Problem 108: https://projecteuler.net/problem=108

Problem Statement:

In the following equation x, y, and n are positive integers.
    1/x + 1/y = 1/n

For n = 4 there are exactly three distinct solutions:
    1/5 + 1/20 = 1/4
    1/6 + 1/12 = 1/4
    1/8 + 1/8 = 1/4

What is the least value of n for which the number of distinct solutions
exceeds one-thousand?


Solution:

For a given n, the number of distinct solutions is (d(n * n) // 2) + 1,
where d is the divisor counting function. Find an arbitrary n with more
than 1000 solutions, so n is an upper bound for the answer. Find
prime factorizations for all i < n, allowing easy computation of d(i * i)
for i <= n. Then try all i to find the smallest.
"""


def find_primes(limit: int) -> list[int]:
    """
    Returns a list of all primes less than or equal to 'limit'
    >>> find_primes(19)
    [2, 3, 5, 7, 11, 13, 17, 19]
    """
    sieve = [True] * (limit + 1)

    for i in range(2, limit + 1):
        for j in range(2 * i, limit + 1, i):
            sieve[j] = False
    return [i for i in range(2, limit + 1) if sieve[i]]
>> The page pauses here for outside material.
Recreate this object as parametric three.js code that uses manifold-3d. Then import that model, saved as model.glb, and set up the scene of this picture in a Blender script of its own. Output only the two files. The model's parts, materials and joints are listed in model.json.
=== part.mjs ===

def find_prime_factorizations(limit: int) -> list[dict[int, int]]:
    """
    Returns a list of prime factorizations of 2...n, with prime
    factorization represented as a dictionary of (prime, exponent) pairs
    >>> find_prime_factorizations(7)
    [{}, {}, {2: 1}, {3: 1}, {2: 2}, {5: 1}, {2: 1, 3: 1}, {7: 1}]
    """
    primes = find_primes(limit)
    prime_factorizations: list[dict[int, int]] = [{} for _ in range(limit + 1)]

    for p in primes:
        for j in range(p, limit + 1, p):
            j_factorization = prime_factorizations[j]
            x = j
            while x % p == 0:
                x //= p
                j_factorization[p] = j_factorization.get(p, 0) + 1
    return prime_factorizations


def num_divisors_of_square(prime_factorization: dict[int, int]) -> int:
    """
    Returns the number of divisors of n * n, where n is the
    number represented by the input prime factorization
    >>> num_divisors_of_square({2: 2, 3: 2}) # n = 36
    25
    """
    num_divisors = 1
    for _, e in prime_factorization.items():
        num_divisors *= 2 * e + 1
    return num_divisors


def solution(target: int = 1000) -> int:
    """
    Returns the smallest n with more than 'target' solutions
    >>> solution()
    180180
    """

    upper_bound = 210 ** ((int((2 * target - 1) ** 0.25) + 1) // 2)
    prime_factorizations = find_prime_factorizations(upper_bound)

    for i in range(2, upper_bound + 1):
        num_solutions = (num_divisors_of_square(prime_factorizations[i]) // 2) + 1
        if num_solutions > target:
            return i

    return -1


if __name__ == "__main__":
    print(f"{solution() = }")